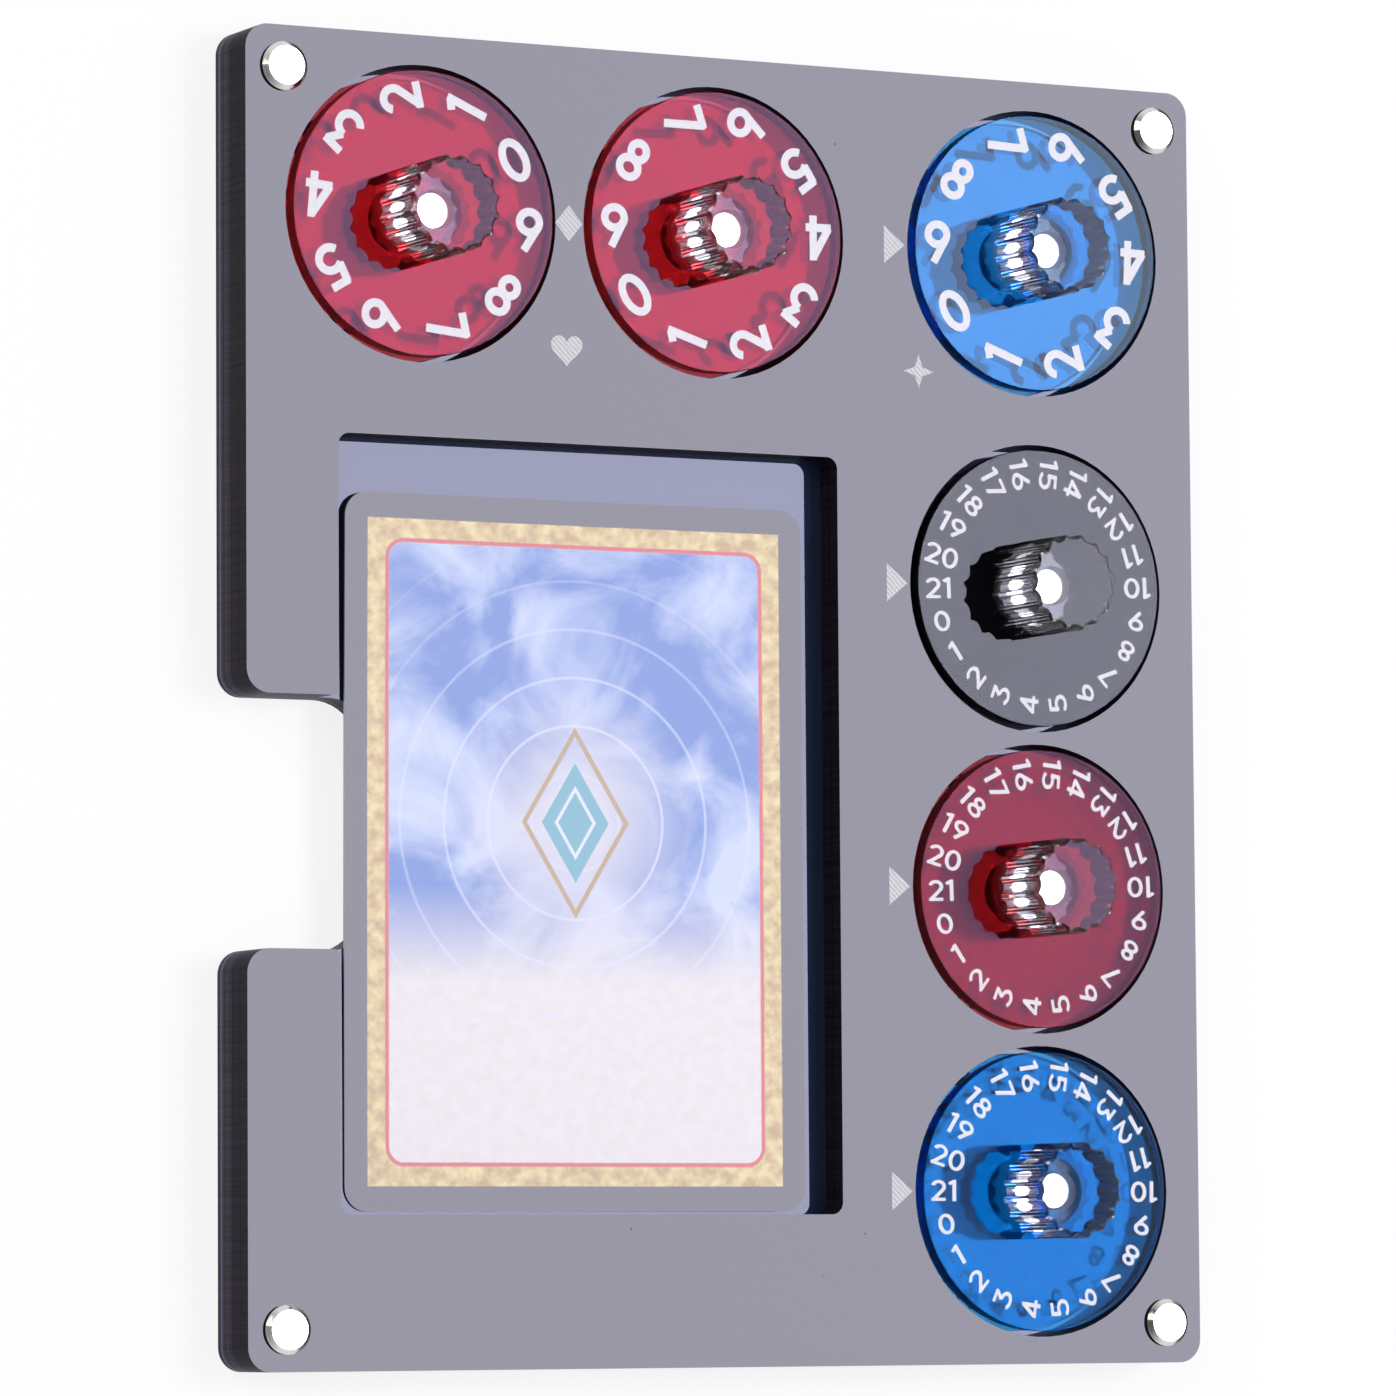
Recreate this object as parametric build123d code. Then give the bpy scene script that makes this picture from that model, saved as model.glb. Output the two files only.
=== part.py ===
from build123d import *
import os

# Card game tray: four laser cut acrylic sheets in a stack, with a card pocket and six number dials.
# The tray lies on its back. X runs to the right across the face, Y up the face, Z out of the face.
# The origin is the middle of the underside. Every length is in millimetres.

# Sheets
tray_width = 133.6
tray_length = 163.6
sheet_thickness = 2.2
tray_corner_radius = 3.0

# Card, and the play round it in its pocket
card_width = 63.0
card_length = 88.0
card_thickness = 0.3
card_corner_radius = 3.0
card_left_play = 2.45
card_right_play = 3.85
card_top_play = 6.7
card_bottom_play = 0.4
pocket_corner_radius = 1.5

# Thumb notch that opens the left edge and runs a little way under the card
notch_length = 30.9
notch_reach = 6.9
notch_end_radius = 6.5
notch_lip_radius = 0.8

# Number dials: a disc that turns in a round well, with a fluted knob glued on top
disc_diameter = 35.3
disc_thickness = 2.2
disc_rise = 0.7
well_play = 0.75
knob_diameter = 12.2
knob_height = 9.0
knob_rim_chamfer = 0.4
flute_count = 16
flute_radius = 1.5
flute_depth = 0.5

# Steel axle of a dial, and the washer that carries the disc clear of the floor
axle_diameter = 4.9
axle_engagement = 1.0
axle_chamfer = 0.3
axle_play = 0.05
washer_diameter = 8.4

# Webs of sheet between the dial wells. Three wells stand in a row across the tray, and the last of them
# starts the column of four down its right side. The row's webs share out the width that the wells leave,
# and the pocket's margins share out the room that the row and the column leave.
row_top_web = 3.7
row_left_share = 0.228
row_pair_share = 0.166
row_right_share = 0.207
column_first_web = 6.2
column_web = 1.55
pocket_left_share = 0.542
pocket_bottom_share = 0.675

# Barrel and screw that clamp the stack at each corner
post_inset = 5.1
barrel_head_diameter = 6.0
barrel_head_height = 1.0
barrel_head_chamfer = 0.6
barrel_diameter = 4.0
barrel_play = 0.05
barrel_draw_gap = 0.4
screw_diameter = 2.5
screw_play = 0.05
screw_grip = 4.4
screw_tip_gap = 0.5
screw_head_diameter = 5.6
screw_head_height = 1.7
screw_head_play = 0.3
screw_head_chamfer = 0.3
hex_across_flats = 1.5
hex_depth = 0.9

# Heights of the stack
base_top = sheet_thickness
floor_z = base_top + sheet_thickness
spacer_top = floor_z + sheet_thickness
face_z = spacer_top + sheet_thickness
disc_top = face_z + disc_rise
disc_bottom = disc_top - disc_thickness

# Outer edges
left_edge = -tray_width / 2
right_edge = tray_width / 2
lower_edge = -tray_length / 2
upper_edge = tray_length / 2

# Dial centres
well_diameter = disc_diameter + 2 * well_play
row_room = tray_width - 3 * well_diameter
tens_x = left_edge + row_left_share * row_room + well_diameter / 2
units_x = tens_x + well_diameter + row_pair_share * row_room
column_x = right_edge - row_right_share * row_room - well_diameter / 2
row_y = upper_edge - row_top_web - well_diameter / 2
smoke_y = row_y - well_diameter - column_first_web
red_y = smoke_y - well_diameter - column_web
blue_y = red_y - well_diameter - column_web
dial_places = {
    "life_tens": (tens_x, row_y),
    "life_units": (units_x, row_y),
    "cast_count": (column_x, row_y),
    "smoke_tally": (column_x, smoke_y),
    "red_tally": (column_x, red_y),
    "blue_tally": (column_x, blue_y),
}

# The pocket follows the card, between the outer edges and the wells of the row and the column
pocket_width = card_left_play + card_width + card_right_play
pocket_length = card_length + card_top_play + card_bottom_play
side_room = column_x - well_diameter / 2 - left_edge - pocket_width
end_room = row_y - well_diameter / 2 - lower_edge - pocket_length
pocket_left = left_edge + pocket_left_share * side_room
pocket_bottom = lower_edge + pocket_bottom_share * end_room
pocket_x = pocket_left + pocket_width / 2
pocket_y = pocket_bottom + pocket_length / 2
card_x = pocket_left + card_left_play + card_width / 2
card_y = pocket_bottom + card_bottom_play + card_length / 2

# Corner posts
post_x = right_edge - post_inset
post_y = upper_edge - post_inset
post_places = [(x, y) for x in (-post_x, post_x) for y in (-post_y, post_y)]


def holes(places, diameter):
    """Round holes of one size as one sketch."""
    return Sketch() + [Pos(x, y) * Circle(diameter / 2) for x, y in places]


def rounded_rod(diameter, length, chamfer_size):
    """An upright rod that stands on the XY plane, with its upper rim chamfered."""
    rod = extrude(Circle(diameter / 2), length)
    return chamfer(rod.edges().group_by(Axis.Z)[-1], chamfer_size)


def round_corners(outline):
    """Round the outer corners, and the corners where the notch opens as far as the left wall allows."""
    mouth = outline.vertices().group_by(Axis.X)[0].sort_by(Axis.Y)[1:-1]
    outline = fillet(mouth, min(tray_corner_radius, (pocket_left - left_edge) / 2))
    for side in (0, -1):
        corners = outline.vertices().group_by(Axis.X)[side].sort_by(Axis.Y)
        outline = fillet([corners[0], corners[-1]], tray_corner_radius)
    return outline


def lower_outline():
    """Outline of the two lower sheets: the notch ends in a rounded bay under the card."""
    notch_run = pocket_left + notch_reach - left_edge
    notch = Pos(left_edge, pocket_y) * RectangleRounded(2 * notch_run, notch_length, notch_end_radius)
    return round_corners(Rectangle(tray_width, tray_length) - notch)


def upper_outline():
    """Outline of the two upper sheets: the pocket is open to the left edge through the notch."""
    pocket = RectangleRounded(pocket_width, pocket_length, pocket_corner_radius)
    notch = Pos(left_edge, pocket_y) * Rectangle(2 * (pocket_left - left_edge), notch_length)
    outline = Rectangle(tray_width, tray_length) - Pos(pocket_x, pocket_y) * pocket - notch
    pocket_wall = outline.vertices().group_by(Axis.X)[1].sort_by(Axis.Y)
    return round_corners(fillet(pocket_wall[1:-1], notch_lip_radius))


def base_sheet():
    """Lowest sheet, with a round pocket at each corner for a screw head."""
    head_holes = holes(post_places, screw_head_diameter + 2 * screw_head_play)
    return extrude(lower_outline() - head_holes, sheet_thickness)


def core_sheet():
    """Second sheet, whose upper side is the floor of the pocket and of the dial wells."""
    post_holes = holes(post_places, barrel_diameter + 2 * barrel_play)
    axle_holes = holes(dial_places.values(), axle_diameter + 2 * axle_play)
    return Pos(0, 0, base_top) * extrude(lower_outline() - post_holes - axle_holes, sheet_thickness)


def open_sheet(bottom_z):
    """One of the two upper sheets, with the pocket, the dial wells and the post holes."""
    post_holes = holes(post_places, barrel_diameter + 2 * barrel_play)
    wells = holes(dial_places.values(), well_diameter)
    return Pos(0, 0, bottom_z) * extrude(upper_outline() - post_holes - wells, sheet_thickness)


def dial_disc(x, y):
    """Clear tinted disc, cut square at its rim, with a bore for its axle."""
    ring = Circle(disc_diameter / 2) - Circle(axle_diameter / 2 + axle_play)
    return Pos(x, y, disc_bottom) * extrude(ring, disc_thickness)


def dial_knob(x, y):
    """Solid knob with scooped flutes all round, its top rim chamfered."""
    flute_ring = knob_diameter / 2 - flute_depth + flute_radius
    flutes = PolarLocations(flute_ring, flute_count) * Circle(flute_radius)
    knob = extrude(Circle(knob_diameter / 2) - flutes, knob_height)
    slope = Pos(0, 0, knob_height - knob_rim_chamfer) * Cone(
        knob_diameter / 2,
        knob_diameter / 2 - knob_rim_chamfer,
        knob_rim_chamfer,
        align=(Align.CENTER, Align.CENTER, Align.MIN),
    )
    body = extrude(Circle(knob_diameter / 2), knob_height - knob_rim_chamfer)
    return Pos(x, y, disc_top) * (knob & (body + slope))


def dial_washer(x, y):
    """Plain ring round the axle, from the floor up to the disc."""
    ring = Circle(washer_diameter / 2) - Circle(axle_diameter / 2 + axle_play)
    return Pos(x, y, floor_z) * extrude(ring, disc_bottom - floor_z)


def dial_axle(x, y):
    """Steel pin pressed into the core sheet, reaching a little way up the disc's bore."""
    length = disc_bottom + axle_engagement - base_top
    return Pos(x, y, base_top) * rounded_rod(axle_diameter, length, axle_chamfer)


def corner_barrel(x, y):
    """Bright barrel nut: a flat head on the face and a bored shank down through three sheets."""
    shank_bottom = base_top + barrel_draw_gap
    bore_length = screw_grip + screw_tip_gap - barrel_draw_gap
    shank = extrude(Circle(barrel_diameter / 2), face_z - shank_bottom)
    shank -= extrude(Circle(screw_diameter / 2 + screw_play), bore_length)
    head = rounded_rod(barrel_head_diameter, barrel_head_height, barrel_head_chamfer)
    return Pos(x, y, shank_bottom) * shank + Pos(x, y, face_z) * head


def corner_screw(x, y):
    """Socket screw whose head lies inside the base sheet and bears on the core sheet."""
    shank = extrude(Circle(screw_diameter / 2), screw_grip)
    head = Pos(0, 0, -screw_head_height) * extrude(Circle(screw_head_diameter / 2), screw_head_height)
    head = chamfer(head.edges().group_by(Axis.Z)[0], screw_head_chamfer)
    socket = RegularPolygon(hex_across_flats / 2, 6, major_radius=False)
    head -= Pos(0, 0, -screw_head_height) * extrude(socket, hex_depth)
    return Pos(x, y, base_top) * (head + shank)


def game_card():
    """One card that lies on the pocket floor, against the lower end."""
    blank = RectangleRounded(card_width, card_length, card_corner_radius)
    return Pos(card_x, card_y, floor_z) * extrude(blank, card_thickness)


nodes = {
    "base_sheet": base_sheet(),
    "core_sheet": core_sheet(),
    "spacer_sheet": open_sheet(floor_z),
    "front_sheet": open_sheet(spacer_top),
    "game_card": game_card(),
    "corner_barrels": Compound(children=[corner_barrel(x, y) for x, y in post_places]),
    "corner_screws": Compound(children=[corner_screw(x, y) for x, y in post_places]),
}
for dial, (x, y) in dial_places.items():
    nodes[dial + "_disc"] = dial_disc(x, y)
    nodes[dial + "_knob"] = dial_knob(x, y)
    nodes[dial + "_washer"] = dial_washer(x, y)
    nodes[dial + "_axle"] = dial_axle(x, y)

os.makedirs("parts", exist_ok=True)
for name, shape in nodes.items():
    export_step(shape, "parts/" + name + ".step")
    print(name, round(shape.volume, 2))
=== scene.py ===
# %% [markdown]
# # A card game tray of stacked acrylic
# The real tray is four sheets of black acrylic, clamped at the corners. It has a pocket for one card and six
# clear number dials. The shapes with a real size come from the CAD model. This lesson gives them their looks.

# %% Load the CAD model
import math

import bmesh
import bpy
from mathutils import Matrix, Vector


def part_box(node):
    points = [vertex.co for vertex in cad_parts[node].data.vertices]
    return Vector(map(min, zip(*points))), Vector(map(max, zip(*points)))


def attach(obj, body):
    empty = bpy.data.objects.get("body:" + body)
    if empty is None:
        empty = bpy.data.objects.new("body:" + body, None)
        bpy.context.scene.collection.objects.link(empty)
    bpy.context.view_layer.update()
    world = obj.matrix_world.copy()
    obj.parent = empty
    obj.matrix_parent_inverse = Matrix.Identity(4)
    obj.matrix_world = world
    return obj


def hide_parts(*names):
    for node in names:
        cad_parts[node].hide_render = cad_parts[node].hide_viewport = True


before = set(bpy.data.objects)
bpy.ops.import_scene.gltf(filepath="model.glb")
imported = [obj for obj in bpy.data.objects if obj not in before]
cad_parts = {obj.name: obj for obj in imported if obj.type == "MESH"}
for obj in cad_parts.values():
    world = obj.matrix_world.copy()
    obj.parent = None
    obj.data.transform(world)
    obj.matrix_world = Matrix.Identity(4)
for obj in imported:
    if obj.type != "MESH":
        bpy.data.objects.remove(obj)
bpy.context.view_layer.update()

# %% [markdown]
# Lengths in this lesson are in metres, as Blender and the CAD model have them. One millimetre gets a name, so
# that a size reads as it would on a drawing. The dials are named by the two CAD nodes that turn together.

# %% Sizes that the looks share
MM = 0.001
DIALS = ("life_tens", "life_units", "cast_count", "smoke_tally", "red_tally", "blue_tally")
TRAY_BODY = "tray"
CARD_BODY = "card"
face_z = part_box("front_sheet")[1].z
sheet_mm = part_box("base_sheet")[1].z / MM


def middle(node_name):
    """The middle of a CAD node's box."""
    low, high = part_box(node_name)
    return (low + high) / 2


disc_low, disc_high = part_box("life_tens_disc")
disc_radius = (disc_high.x - disc_low.x) / 2
disc_bottom, disc_top = disc_low.z, disc_high.z
print("Face at", round(face_z / MM, 2), "mm, disc radius", round(disc_radius / MM, 2), "mm")

# %% [markdown]
# Colours are written as sRGB hex values, as a paint chart gives them. Blender's shaders work with linear light,
# so one function turns a hex value into the linear numbers. A second small function adds a shader node, sets
# its options, and fills or links its inputs. Every material below is made with these two.

# %% Colour and node helpers
def linear(hex_colour):
    """An sRGB hex colour as linear red, green, blue and an alpha of 1."""
    parts = [int(hex_colour[i:i + 2], 16) / 255 for i in (1, 3, 5)]
    return [c / 12.92 if c <= 0.04045 else ((c + 0.055) / 1.055) ** 2.4 for c in parts] + [1]


def add(tree, kind, inputs=(), **options):
    """Add a shader node to a tree. An input that is a socket is linked, and any other value is set."""
    made = tree.nodes.new("ShaderNode" + kind)
    for name, value in options.items():
        setattr(made, name, value)
    for name, value in dict(inputs).items():
        if isinstance(value, bpy.types.NodeSocket):
            tree.links.new(value, made.inputs[name])
        else:
            made.inputs[name].default_value = value
    return made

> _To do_
Everything from the line that contains "for dial, (x, y)" to the line that contains "# clear number" must be transcribed exactly, both end lines included.

> _Correct response_
for dial, (x, y) in dial_places.items():
    nodes[dial + "_disc"] = dial_disc(x, y)
    nodes[dial + "_knob"] = dial_knob(x, y)
    nodes[dial + "_washer"] = dial_washer(x, y)
    nodes[dial + "_axle"] = dial_axle(x, y)

os.makedirs("parts", exist_ok=True)
for name, shape in nodes.items():
    export_step(shape, "parts/" + name + ".step")
    print(name, round(shape.volume, 2))
=== scene.py ===
# %% [markdown]
# # A card game tray of stacked acrylic
# The real tray is four sheets of black acrylic, clamped at the corners. It has a pocket for one card and six
# clear number dials. The shapes with a real size come from the CAD model. This lesson gives them their looks.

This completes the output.